Schorsch Kamerun
Zelt
Von der Kunst des Täuschens
Aufgewachsen am „Bimmelsdorfer Strand“ wird Romanfigur Punk Tommi zum Profi im Überlisten von Cheftypen und Entwickler von dadaistischen Täuschungskonzepten – quasi als Überlebensstrategie im Deutschland der 70er und 80er Jahre, das vor allem in der Provinz noch von Vorgartennazis wimmelt und nicht zu vergessen: jungen Männern mit dem Wehrdienst droht. Auch nach dem Umzug in die große Stadt suchen die „genialen Dilettanten“ nach einer kollektiven Haltung der Gegenkultur: als „penniless jetset“, mit Anti-Kunst und ganz viel schlecht mitsingbarer Musik.

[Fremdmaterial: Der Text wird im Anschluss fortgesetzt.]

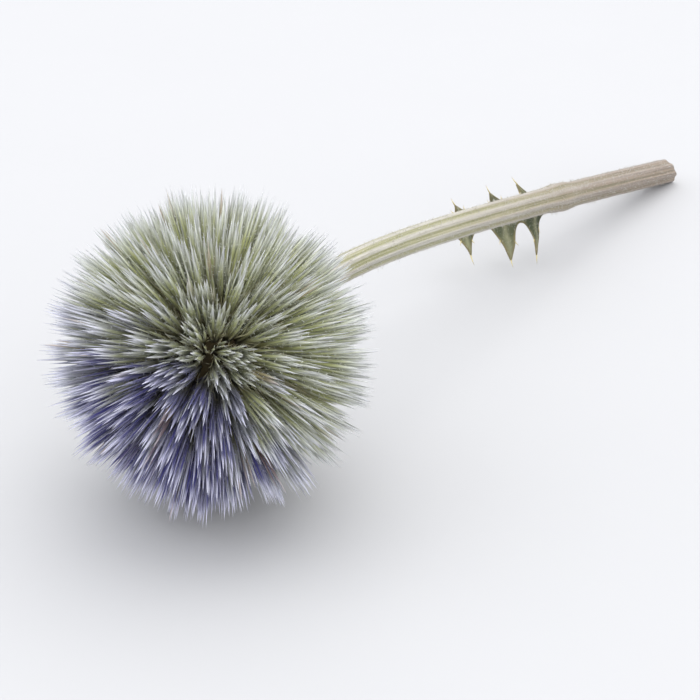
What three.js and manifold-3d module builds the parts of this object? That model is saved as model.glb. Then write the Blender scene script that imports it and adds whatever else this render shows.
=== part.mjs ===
// A globe thistle flower head on its cut stem, dried, lying on a flat surface.
// Units are millimetres and +Z is up. While it is being shaped, the origin is the centre of the head and
// the stem runs towards +X. The finished group is moved so that its origin is the middle of its own base.
import * as THREE from "three";
import { mergeVertices } from "three/addons/utils/BufferGeometryUtils.js";
import Module from "manifold-3d";

const wasm = await Module();
wasm.setup();

// The ball of florets
const HEAD_RADIUS = 23.9; // centre to the longest floret tip
const SHORTEST_SHARE = 0.925; // the shortest floret's tip radius, as a share of the longest
const REST_HEIGHT = 22.5; // centre of the head above the surface
const CORE_RADIUS = 9;
const FLORET_COUNT = 300;
const FLORET_SIDES = 4;
const ROOT_DEPTH = 1.2; // how far a floret's root is sunk into the core
const FLORET_PROFILE = [
  // [share of the floret's length, radius]
  [0, 0.45],
  [0.52, 1.4],
  [0.77, 0.95],
];
const TIP_SCATTER = 0.055; // how far a tip strays from its even place, as a share of the radius
const STEM_GAP_ANGLE = THREE.MathUtils.degToRad(12); // no floret tip is nearer to the stem than this
const ROOT_GAP_ANGLE = THREE.MathUtils.degToRad(22); // and no floret root
const CROWDED_ANGLE = 0.3; // how fast the crowding round the stem fades, in radians

// The stem
const STEM_START = 6.2; // its top, in the socket of the core, from the centre of the head
const STEM_END = 134; // its cut end
const STEM_TOP_RADIUS = 1.9;
const STEM_END_RADIUS = 2.2;
const STEM_RIBS = 8;
const RIB_HEIGHT = 0.13;
const STEM_ROWS = 26;
const START_RISE = 0.06; // rise per length where it leaves the head
const BEND_AT = 30; // where it has bent down half way
const BEND_WIDTH = 20;
const STEM_SWAY = 1.5; // sideways bow
const CUT_SLANT = 0.45; // the cut leans over, so that the underside is longer
const CLEARANCE = 0.32; // gap between touching pieces

// The stem leaf
const NODE_AT = 96; // where it grows, from the centre of the head
const NODE_SWELLING = 0.35;
const NODE_HALF_LENGTH = 3;
const LEAF_BASE_SIDE = 2.25; // its base, beside and below the middle of the stem
const LEAF_BASE_DROP = 2.45;
const LEAF_LENGTH = 24;
const LEAF_THICKNESS = 0.7;
const LEAF_ROWS = 36;
const LEAF_COLUMNS = 8;
const LEAF_LOBES = 3;
const LOWER_LOBE = 11.5; // half width at a lobe, on the hanging side
const UPPER_LOBE = 6.2; // and on the side that stands up behind the stem
const LOBE_LEAN = 0.45; // how far lobes lean towards the tip, per length
const LOBE_NOTCH = 0.16; // half width in the notches, over that at a lobe
const LOBE_SHARPNESS = 2.2;
const MIDRIB_HALF_WIDTH = 0.5; // least half width anywhere
const LOBE_FALL = 0.78; // how steeply the lower lobes hang and the upper ones stand, per length
const LOBE_RISE = 0.85;
const LOWER_TUCK = 0.4; // how far the lower lobes turn in under the stem, and the upper ones lean out
const UPPER_SPREAD = 0.45;
const LOBE_WAVE = 0.13; // the lobes wave in and out, per length, this fast along the leaf
const WAVE_RATE = 11;
const LEAF_BACK = [0.92, 0]; // the leaf's run towards the head, [straight, curved], per leaf length
const LEAF_OUT = [0.1, 0.22]; // out from the stem
const LEAF_DOWN = [0.04, 0.06]; // and down

const GOLDEN_ANGLE = Math.PI * (3 - Math.sqrt(5));

// A repeatable number from -1 to 1 for piece i and purpose k.
function scatter(i, k) {
  const x = Math.sin(i * 12.9898 + k * 78.233) * 43758.5453;
  return (x - Math.floor(x)) * 2 - 1;
}

const smooth = (low, high, x) => THREE.MathUtils.smoothstep(x, low, high);

// ---- solids --------------------------------------------------------------------------------------------

function solidOf(geometry) {
  const bare = geometry.clone();
  bare.deleteAttribute("normal");
  bare.deleteAttribute("uv");
  const merged = mergeVertices(bare, 1e-4);
  const mesh = new wasm.Mesh({
    numProp: 3,
    vertProperties: new Float32Array(merged.attributes.position.array),
    triVerts: new Uint32Array(merged.index.array),
  });
  return new wasm.Manifold(mesh);
}

function geometryOf(solid) {
  const { vertProperties, triVerts } = solid.getMesh();
  return new THREE.BufferGeometry()
    .setAttribute("position", new THREE.BufferAttribute(vertProperties, 3))
    .setIndex(new THREE.BufferAttribute(triVerts, 1));
}

// Joins neighbours two by two, which stays quick for hundreds of solids.
function joined(solids) {
  let rest = solids;
  while (rest.length > 1) {
    const pairs = [];
    for (let i = 0; i < rest.length; i += 2) {
      pairs.push(i + 1 < rest.length ? rest[i].add(rest[i + 1]) : rest[i]);
    }
    rest = pairs;
  }
  return rest[0];
}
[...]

Wem das verdächtig nach Schorsch Kamerun klingt, liegt richtig. "Die Jugend ist die schönste Zeit des Lebens“ ist nicht nur ein Song, sondern auch Titel des Buches des Goldene Zitronen-Sängers, Theater-Regisseurs Pudel Club-Betreibers und Autors, das von der Subversionskarriere des Protagonisten Tommi erzählt. Dabei nutzt Kamerun auch in dem vermeintlich autobiografischen Roman den Fake als Kunstgriff, um gesellschaftliche Phänomene zu verdeutlichen: „Die Idee war, Erlebtes in Abstraktion und Fantasie zu übertragen. Man kann jetzt von einer Fake-Biografie sprechen, in der sich ein frecher Verwandter des Autors austobt, um dessen wichtigste Themen stellvertretend zu erleben.“ Auch Kamerun ist inzwischen längst Teil institutioneller Hochkultur – und bleibt dennoch Aktivist und Zweifler. Am Festival-Samstag liest er aus seinem Buch. Am Strand!